>>>

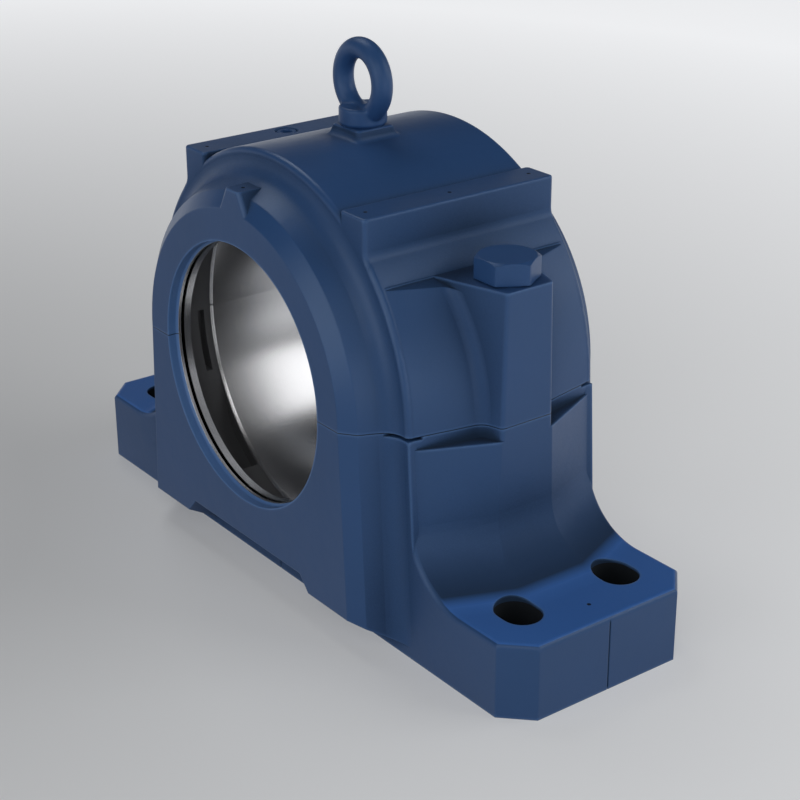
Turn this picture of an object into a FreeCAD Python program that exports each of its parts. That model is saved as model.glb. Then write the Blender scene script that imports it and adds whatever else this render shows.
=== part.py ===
import FreeCAD, Part
import math
import os

V = FreeCAD.Vector

# Split plummer block: an empty two-part cast housing for a shaft bearing of 200 mm outside diameter.
# Millimetres. X runs along the base, Y along the shaft, Z up. The origin is the middle of the
# mounting face, under the shaft axis, and the front of the housing faces -Y.

# Bearing seat and height of the shaft
axis_height = 125.0
seat_radius = 100.0
seat_width = 80.0
seat_chamfer = 1.2

# Chamber beside the seat, with its grease pockets
chamber_depth = 1.6
chamber_taper = 12.5
chamber_mouth_rise = 11.2
chamber_mouth_round = 10.0
chamber_corner_round = 5.0
sump_depth = 8.0
sump_start_angle = 25.0
sump_end_angle = 58.0
sump_side_gap = 0.8
sump_round = 25.0
sump_end_round = 2.0
oil_slot_width = 4.2
oil_slot_depth = 4.0
oil_slot_top = 2.0
oil_slot_bottom = 38.0
oil_slot_gap = 4.4

# Shaft opening with its seal groove
seal_radius = 72.8
mouth_step = 1.2
mouth_depth = 4.9
seal_lip_width = 2.8
seal_groove_depth = 6.2
seal_groove_width = 2.2
seal_land_width = 4.1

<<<

### PROBLEM DESCRIPTION
Write out all the lines again, exactly as they are.

### WRITTEN ANSWER
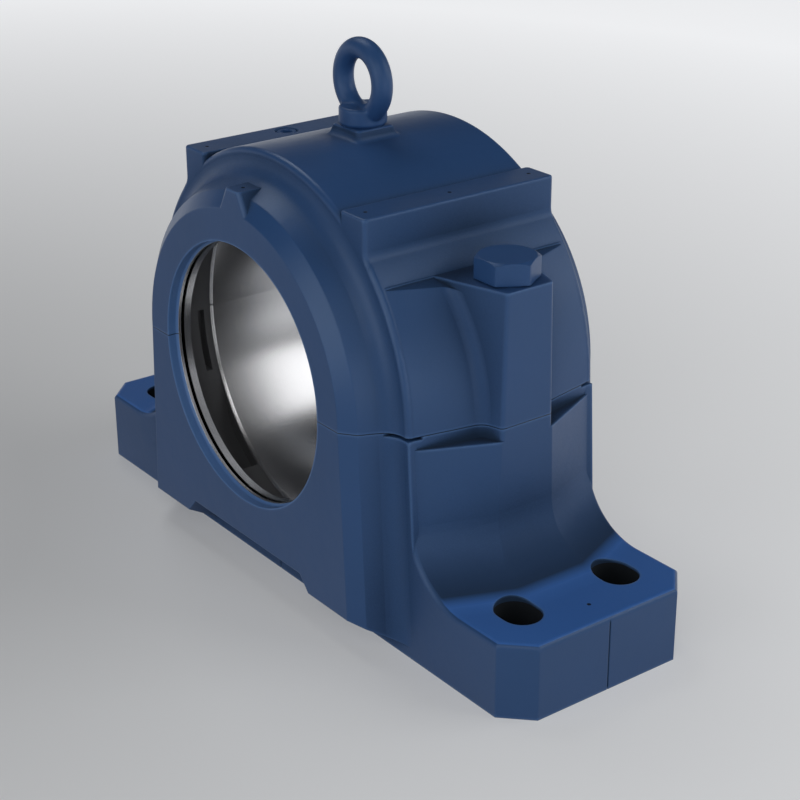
Turn this picture of an object into a FreeCAD Python program that exports each of its parts. That model is saved as model.glb. Then write the Blender scene script that imports it and adds whatever else this render shows.
=== part.py ===
import FreeCAD, Part
import math
import os

V = FreeCAD.Vector

# Split plummer block: an empty two-part cast housing for a shaft bearing of 200 mm outside diameter.
# Millimetres. X runs along the base, Y along the shaft, Z up. The origin is the middle of the
# mounting face, under the shaft axis, and the front of the housing faces -Y.

# Bearing seat and height of the shaft
axis_height = 125.0
seat_radius = 100.0
seat_width = 80.0
seat_chamfer = 1.2

# Chamber beside the seat, with its grease pockets
chamber_depth = 1.6
chamber_taper = 12.5
chamber_mouth_rise = 11.2
chamber_mouth_round = 10.0
chamber_corner_round = 5.0
sump_depth = 8.0
sump_start_angle = 25.0
sump_end_angle = 58.0
sump_side_gap = 0.8
sump_round = 25.0
sump_end_round = 2.0
oil_slot_width = 4.2
oil_slot_depth = 4.0
oil_slot_top = 2.0
oil_slot_bottom = 38.0
oil_slot_gap = 4.4

# Shaft opening with its seal groove
seal_radius = 72.8
mouth_step = 1.2
mouth_depth = 4.9
seal_lip_width = 2.8
seal_groove_depth = 6.2
seal_groove_width = 2.2
seal_land_width = 4.1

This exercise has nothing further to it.